A great deal is at stake for the future of Europe and the European Union at the summit meeting beginning in Copenhagen this evening. The final financial arrangements with 10 candidate states have to be agreed.
So has a date to begin entry negotiations with Turkey. That decision is intimately bound up with a peace agreement in Cyprus and with the future relations between the EU's Rapid Reaction Force and NATO. It is the most complex and multi-faceted set of decisions to have faced the EU. Success or failure will affect its fortunes and that of the continent as a whole for years to come.

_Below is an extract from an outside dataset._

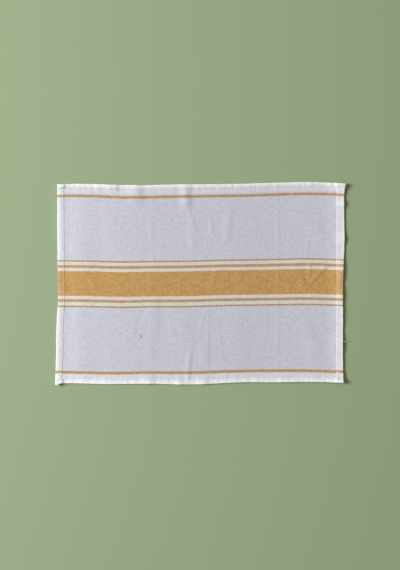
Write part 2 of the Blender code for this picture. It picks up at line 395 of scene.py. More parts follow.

This enlargement of the EU brings the division of Europe agreed at Yalta and implemented during the Cold War decisively to an end. It brings the revolutions of 1989 towards political completion by extending and affirming norms of democratic stability, the rule of law and protection of human rights to the candidate states. They have made the difficult and costly transition to functioning market economies under the umbrella of the EU's acquis communautaire. To qualify for membership they have had to demonstrate they can take on all the demanding obligations of membership laid down at a previous Copenhagen summit in 1993.
Looking ahead, the summit must decide whether to set a date for Turkey to open negotiations and when it should be. The case for doing so is strong on political and cultural grounds; it is best made by making these "Copenhagen criteria" central to the assessment of Turkey's candidature. Cyprus, too, would benefit hugely from a settlement based on this summit's decisions. They could also remove a Turkish veto preventing the development of the EU's new security and defence arrangements.
Bargaining on the final stages of the financial package goes down to the wire at this summit. All the €40.5 billion allocated to the candidate states for 2004-6 has been agreed. The Danish EU presidency proposed a package of more than €1 billion in addition to that, which pleased neither the net contributor states nor the candidates; the final bargaining has to do with demands, from Poland especially, that this be further improved. It is a demeaning business compared to the scale and nobility of what is at stake for Europe, but utterly normal in the final stages of such negotiations. On the outcome will depend attitudes towards the deal, which governments of the candidate states will have to sell to their electorates in forthcoming referendums. It would be an avoidable disaster if the summit broke down on financing and it should not be allowed to happen by either side.
From the Irish point of view this summit should conclude the Nice Treaty saga created by its rejection in last year's referendum and acceptance last October. That cleared the way for negotiations to conclude this weekend on EU enlargement. Ireland has much to gain from this process as it unfolds in coming years.